#### Required work:
Verbatim output of all the material below is required.
--- START Data listing ---
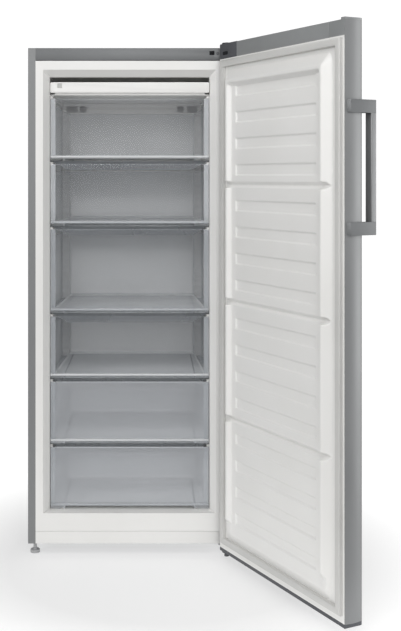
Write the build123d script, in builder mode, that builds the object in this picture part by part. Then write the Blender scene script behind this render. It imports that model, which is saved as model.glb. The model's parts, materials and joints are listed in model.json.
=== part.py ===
from build123d import *
import os
from math import cos, radians, sin

os.makedirs("parts", exist_ok=True)

# Upright freezer, millimetres. +Z is up and the floor is z = 0, x = 0 is the
# middle of the cabinet, and the cabinet's front looks along -Y. The door is
# drawn standing open, the drawers and the tray pushed in.

# ---------------------------------------------------------------- cabinet
CAB_W = 595.0  # outer width
CAB_DEPTH = 580.0  # front flange to back panel
BODY_BOTTOM = 39.0  # underside of the base above the floor
BODY_TOP = 1491.5  # top of the steel cabinet
SHELL_T = 1.0  # steel skin
OVERCUT = 1.0  # cuts that end in the open
FACE_T = 2.5  # front flange, side returns and plinth
RETURN_W = 22.0  # steel return beside the white flange
TRIM_H = 35.5  # front trim under the top edge
TRIM_DEPTH = 26.0
TRIM_JOINT = 2.0  # shadow gap under the trim
TRIM_TONGUE = 1.5  # depth of the tongue that closes the gap
PAN_T = 1.5  # steel base plate
PLINTH_TOP = 74.5
PLINTH_JOINT = 0.8  # seam over the plinth

# ---------------------------------------------------------------- inner liner
LINER_T = 2.0
SIDE_WALL = 61.5  # cabinet side to the food space behind the bevel
BACK_WALL = 65.0  # rear wall of the food space to the cabinet's back
BEVEL_DEPTH = 25.0  # depth of the bevel round the mouth
BEVEL_W = 17.5  # bevel at the sides
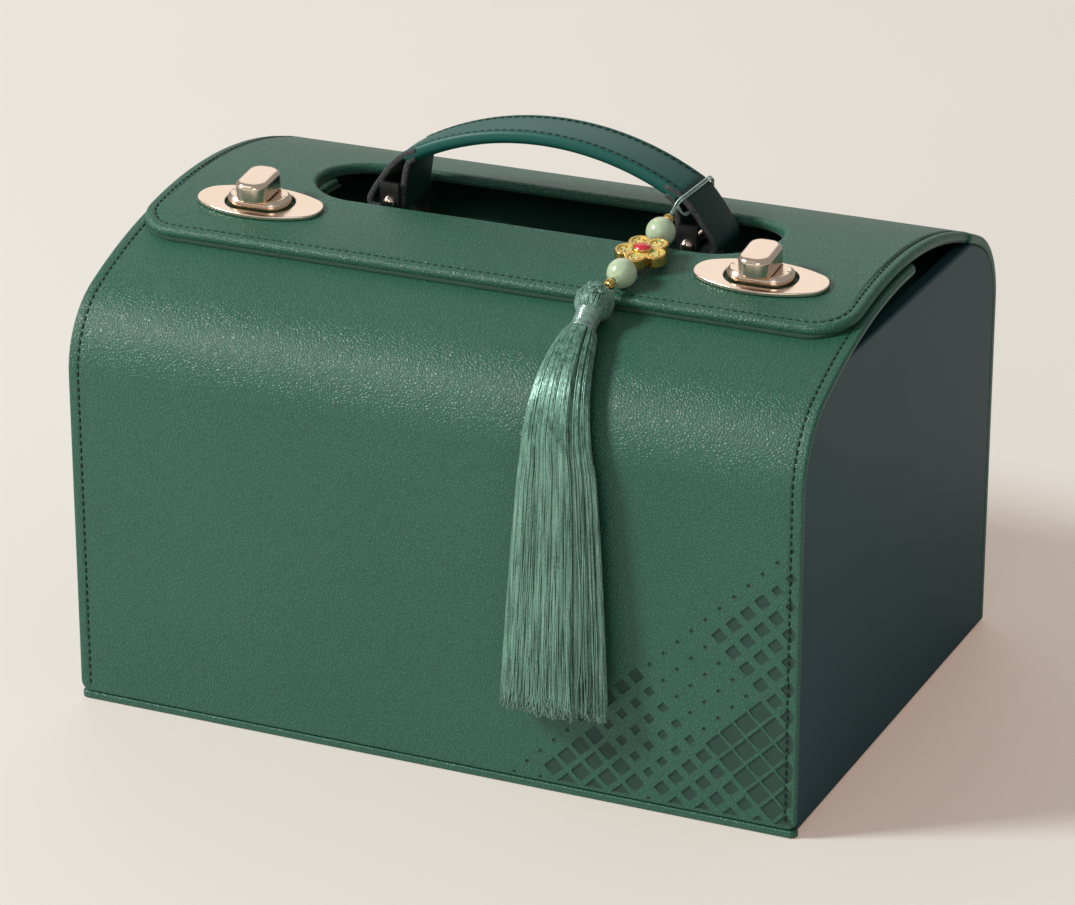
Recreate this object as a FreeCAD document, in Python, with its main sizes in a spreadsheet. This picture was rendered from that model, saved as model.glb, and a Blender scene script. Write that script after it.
--- END Data listing ---
#### Task output:
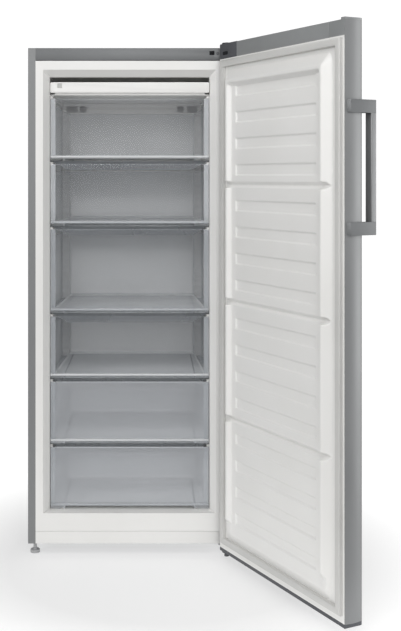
Write the build123d script, in builder mode, that builds the object in this picture part by part. Then write the Blender scene script behind this render. It imports that model, which is saved as model.glb. The model's parts, materials and joints are listed in model.json.
=== part.py ===
from build123d import *
import os
from math import cos, radians, sin

os.makedirs("parts", exist_ok=True)

# Upright freezer, millimetres. +Z is up and the floor is z = 0, x = 0 is the
# middle of the cabinet, and the cabinet's front looks along -Y. The door is
# drawn standing open, the drawers and the tray pushed in.

# ---------------------------------------------------------------- cabinet
CAB_W = 595.0  # outer width
CAB_DEPTH = 580.0  # front flange to back panel
BODY_BOTTOM = 39.0  # underside of the base above the floor
BODY_TOP = 1491.5  # top of the steel cabinet
SHELL_T = 1.0  # steel skin
OVERCUT = 1.0  # cuts that end in the open
FACE_T = 2.5  # front flange, side returns and plinth
RETURN_W = 22.0  # steel return beside the white flange
TRIM_H = 35.5  # front trim under the top edge
TRIM_DEPTH = 26.0
TRIM_JOINT = 2.0  # shadow gap under the trim
TRIM_TONGUE = 1.5  # depth of the tongue that closes the gap
PAN_T = 1.5  # steel base plate
PLINTH_TOP = 74.5
PLINTH_JOINT = 0.8  # seam over the plinth

# ---------------------------------------------------------------- inner liner
LINER_T = 2.0
SIDE_WALL = 61.5  # cabinet side to the food space behind the bevel
BACK_WALL = 65.0  # rear wall of the food space to the cabinet's back
BEVEL_DEPTH = 25.0  # depth of the bevel round the mouth
BEVEL_W = 17.5  # bevel at the sides
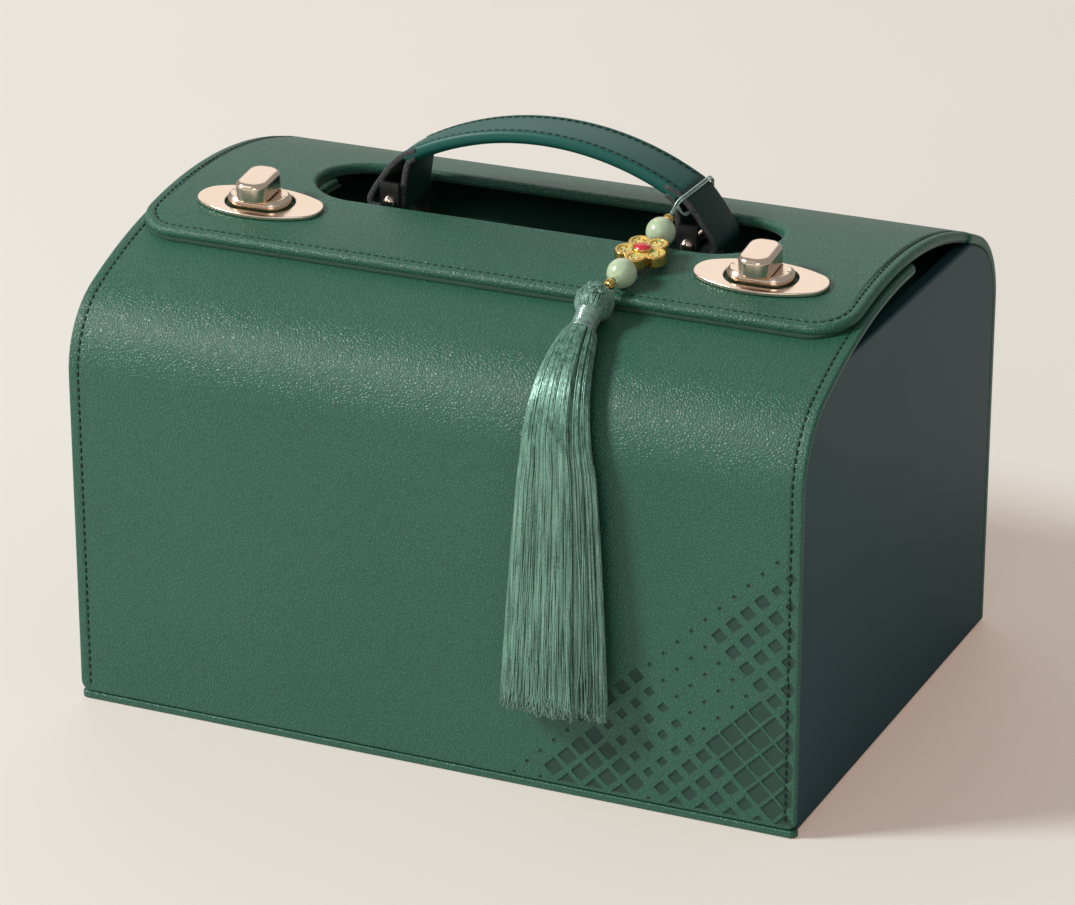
Recreate this object as a FreeCAD document, in Python, with its main sizes in a spreadsheet. This picture was rendered from that model, saved as model.glb, and a Blender scene script. Write that script after it.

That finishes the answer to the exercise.